Booker T. Washington aggressively fought off competition, such as the Niagara Movement, formed in 1905 and practically defunct by 1909. In 1909, Du Bois and other blacks from the Niagara movement joined with a group of white liberals in the formation of the National Association for the Advancement of Colored People (NAACP), which proved a more formidable opponent of Washington since it built a national network of local chapters.
Blacks were solidly Republican, but after 1890, many lost the vote in the deep South (but continued to vote in border and northern states). Washington emerged as their spokesman and was routinely consulted by Republican national about the appointment of African Americans to political positions throughout the nation. He worked and socialized with many white politicians and notables.
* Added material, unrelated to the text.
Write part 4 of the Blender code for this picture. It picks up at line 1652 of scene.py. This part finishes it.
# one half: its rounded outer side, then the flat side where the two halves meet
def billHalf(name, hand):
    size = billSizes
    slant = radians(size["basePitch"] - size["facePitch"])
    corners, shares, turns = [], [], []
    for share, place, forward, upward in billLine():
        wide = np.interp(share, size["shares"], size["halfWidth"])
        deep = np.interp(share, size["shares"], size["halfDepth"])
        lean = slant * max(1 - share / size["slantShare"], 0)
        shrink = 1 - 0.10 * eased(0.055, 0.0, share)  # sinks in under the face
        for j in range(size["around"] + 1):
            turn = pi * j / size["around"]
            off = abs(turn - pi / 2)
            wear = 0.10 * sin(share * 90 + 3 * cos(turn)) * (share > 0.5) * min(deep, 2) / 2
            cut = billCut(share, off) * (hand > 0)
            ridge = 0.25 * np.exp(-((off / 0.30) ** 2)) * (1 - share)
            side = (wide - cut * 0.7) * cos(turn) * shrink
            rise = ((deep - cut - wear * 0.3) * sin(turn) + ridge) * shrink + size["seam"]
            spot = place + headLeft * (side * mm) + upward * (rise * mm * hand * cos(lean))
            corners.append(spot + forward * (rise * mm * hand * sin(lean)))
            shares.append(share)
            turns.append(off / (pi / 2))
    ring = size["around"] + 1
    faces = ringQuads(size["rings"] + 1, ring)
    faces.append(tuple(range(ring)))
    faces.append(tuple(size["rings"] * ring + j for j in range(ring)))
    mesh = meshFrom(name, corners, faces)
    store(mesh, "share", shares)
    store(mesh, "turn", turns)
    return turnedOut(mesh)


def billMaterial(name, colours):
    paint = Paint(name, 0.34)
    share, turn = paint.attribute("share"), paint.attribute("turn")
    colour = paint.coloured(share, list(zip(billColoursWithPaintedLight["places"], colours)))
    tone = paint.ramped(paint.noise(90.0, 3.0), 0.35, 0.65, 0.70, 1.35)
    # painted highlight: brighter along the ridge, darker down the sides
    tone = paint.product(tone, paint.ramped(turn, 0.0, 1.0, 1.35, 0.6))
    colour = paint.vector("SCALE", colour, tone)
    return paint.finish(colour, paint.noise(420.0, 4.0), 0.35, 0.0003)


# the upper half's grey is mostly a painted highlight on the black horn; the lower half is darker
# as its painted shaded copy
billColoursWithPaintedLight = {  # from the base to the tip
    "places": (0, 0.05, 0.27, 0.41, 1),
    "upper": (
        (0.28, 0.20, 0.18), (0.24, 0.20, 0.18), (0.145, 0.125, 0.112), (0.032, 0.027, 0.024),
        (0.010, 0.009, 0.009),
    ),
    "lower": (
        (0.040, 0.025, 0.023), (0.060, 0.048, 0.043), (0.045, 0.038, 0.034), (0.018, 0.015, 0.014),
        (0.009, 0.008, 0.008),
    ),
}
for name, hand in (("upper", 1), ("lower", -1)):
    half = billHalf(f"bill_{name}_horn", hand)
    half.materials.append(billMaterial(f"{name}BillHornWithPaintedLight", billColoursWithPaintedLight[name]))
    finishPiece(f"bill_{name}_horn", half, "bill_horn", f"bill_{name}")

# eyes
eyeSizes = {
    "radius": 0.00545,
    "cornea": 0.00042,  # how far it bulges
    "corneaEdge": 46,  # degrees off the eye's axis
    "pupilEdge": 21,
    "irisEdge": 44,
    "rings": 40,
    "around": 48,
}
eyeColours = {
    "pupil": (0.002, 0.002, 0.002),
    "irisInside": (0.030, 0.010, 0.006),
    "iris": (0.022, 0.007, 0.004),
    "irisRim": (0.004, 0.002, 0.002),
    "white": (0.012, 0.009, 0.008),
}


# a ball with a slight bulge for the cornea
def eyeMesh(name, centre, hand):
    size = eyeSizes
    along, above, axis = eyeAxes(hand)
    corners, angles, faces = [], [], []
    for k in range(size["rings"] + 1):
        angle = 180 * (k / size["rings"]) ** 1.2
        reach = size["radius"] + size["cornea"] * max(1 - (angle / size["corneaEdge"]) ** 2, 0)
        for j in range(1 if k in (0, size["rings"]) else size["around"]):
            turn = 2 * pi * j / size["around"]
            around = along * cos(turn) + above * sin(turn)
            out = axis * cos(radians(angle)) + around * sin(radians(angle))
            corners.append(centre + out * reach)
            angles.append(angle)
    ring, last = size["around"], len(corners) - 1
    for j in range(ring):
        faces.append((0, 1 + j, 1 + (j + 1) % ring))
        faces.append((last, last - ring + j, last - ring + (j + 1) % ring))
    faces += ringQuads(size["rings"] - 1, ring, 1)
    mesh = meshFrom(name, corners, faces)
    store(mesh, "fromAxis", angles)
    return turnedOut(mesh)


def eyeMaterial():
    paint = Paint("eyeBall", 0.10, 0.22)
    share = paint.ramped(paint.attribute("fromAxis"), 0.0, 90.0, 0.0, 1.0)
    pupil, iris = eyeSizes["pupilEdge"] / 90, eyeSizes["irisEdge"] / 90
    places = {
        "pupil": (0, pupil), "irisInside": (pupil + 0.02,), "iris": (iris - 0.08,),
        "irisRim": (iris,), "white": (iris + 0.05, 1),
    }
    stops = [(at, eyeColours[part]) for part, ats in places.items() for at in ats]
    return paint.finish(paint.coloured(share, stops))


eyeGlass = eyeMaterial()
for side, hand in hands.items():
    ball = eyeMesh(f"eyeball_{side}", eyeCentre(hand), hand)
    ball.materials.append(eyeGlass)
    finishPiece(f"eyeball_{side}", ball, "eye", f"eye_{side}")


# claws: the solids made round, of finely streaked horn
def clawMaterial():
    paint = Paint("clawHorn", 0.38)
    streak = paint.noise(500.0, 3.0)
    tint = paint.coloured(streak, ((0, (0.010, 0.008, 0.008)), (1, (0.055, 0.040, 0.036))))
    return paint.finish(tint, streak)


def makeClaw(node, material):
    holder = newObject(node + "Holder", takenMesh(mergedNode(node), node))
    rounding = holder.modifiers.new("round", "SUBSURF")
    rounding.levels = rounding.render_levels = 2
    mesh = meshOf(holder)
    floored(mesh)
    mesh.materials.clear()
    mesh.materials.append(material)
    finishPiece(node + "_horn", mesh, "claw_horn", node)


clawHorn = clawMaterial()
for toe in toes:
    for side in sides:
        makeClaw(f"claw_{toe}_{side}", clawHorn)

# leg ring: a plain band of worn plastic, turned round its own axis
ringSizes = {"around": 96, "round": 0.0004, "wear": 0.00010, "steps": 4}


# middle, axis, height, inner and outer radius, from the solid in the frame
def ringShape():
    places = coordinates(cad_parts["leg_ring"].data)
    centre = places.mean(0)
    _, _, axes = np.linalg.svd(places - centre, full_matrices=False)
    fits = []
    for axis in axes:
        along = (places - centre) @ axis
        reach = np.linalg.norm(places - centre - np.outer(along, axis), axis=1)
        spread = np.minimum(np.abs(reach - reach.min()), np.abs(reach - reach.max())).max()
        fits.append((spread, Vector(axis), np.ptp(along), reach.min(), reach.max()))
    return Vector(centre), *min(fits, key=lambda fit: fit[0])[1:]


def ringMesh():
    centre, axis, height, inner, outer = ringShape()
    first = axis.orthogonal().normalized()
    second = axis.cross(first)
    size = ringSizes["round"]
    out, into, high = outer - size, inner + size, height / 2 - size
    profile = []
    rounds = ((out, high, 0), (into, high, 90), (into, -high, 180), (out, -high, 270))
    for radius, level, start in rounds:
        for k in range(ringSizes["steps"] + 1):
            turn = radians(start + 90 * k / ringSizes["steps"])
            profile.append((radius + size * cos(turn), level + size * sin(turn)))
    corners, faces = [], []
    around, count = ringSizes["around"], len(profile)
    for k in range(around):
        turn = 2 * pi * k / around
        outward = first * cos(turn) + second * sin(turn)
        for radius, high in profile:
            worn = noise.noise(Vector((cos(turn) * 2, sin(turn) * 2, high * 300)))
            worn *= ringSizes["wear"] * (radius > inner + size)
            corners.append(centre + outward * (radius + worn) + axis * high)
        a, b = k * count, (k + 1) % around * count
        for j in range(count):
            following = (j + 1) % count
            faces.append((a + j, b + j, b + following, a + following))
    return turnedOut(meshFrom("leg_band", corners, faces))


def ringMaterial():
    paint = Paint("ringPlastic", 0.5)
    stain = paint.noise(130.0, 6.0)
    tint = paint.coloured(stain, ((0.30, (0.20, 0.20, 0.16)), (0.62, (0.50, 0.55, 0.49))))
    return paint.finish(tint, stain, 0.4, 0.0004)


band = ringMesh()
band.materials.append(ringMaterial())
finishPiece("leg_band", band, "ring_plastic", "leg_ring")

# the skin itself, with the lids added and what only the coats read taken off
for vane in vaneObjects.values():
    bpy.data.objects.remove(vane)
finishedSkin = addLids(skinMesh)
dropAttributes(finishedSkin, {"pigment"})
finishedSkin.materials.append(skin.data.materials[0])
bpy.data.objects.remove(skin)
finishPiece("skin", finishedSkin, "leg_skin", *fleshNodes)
He argued that the surest way for blacks eventually to gain equal rights was to demonstrate patience, industry, thrift, and usefulness and said that these were the keys to improved conditions for African Americans in the United States and that they could not expect too much, having only just been granted emancipation.
Booker T. Washington was associated with the richest and most powerful businessmen and politicians of the era. He was seen as a spokesperson for African Americans and became a conduit for funding educational programs. His contacts included such diverse and well-known men of the Gilded Age as Andrew Carnegie, President William Howard Taft, Henry Huttleston Rogers, and Julius Rosenwald, to whom he made the need for better educational facilities well-known.
As a result, countless small schools were established through his efforts, in programs that continued many years after his death.
Death
Booker T. Washington remained as the principal of Tuskegee Institute until his death on November 14, 1915.
The cause of his death was unclear, but was clear that he had worked himself to exhaustion and had aged rapidly. He collapsed in New York City and was brought home until his death.
His ideals would be picked up by men such as Martin Luther King Jr. and Jackie Robinson.
He still remains one of the most effective men to work for the rights of his fellow African Americans.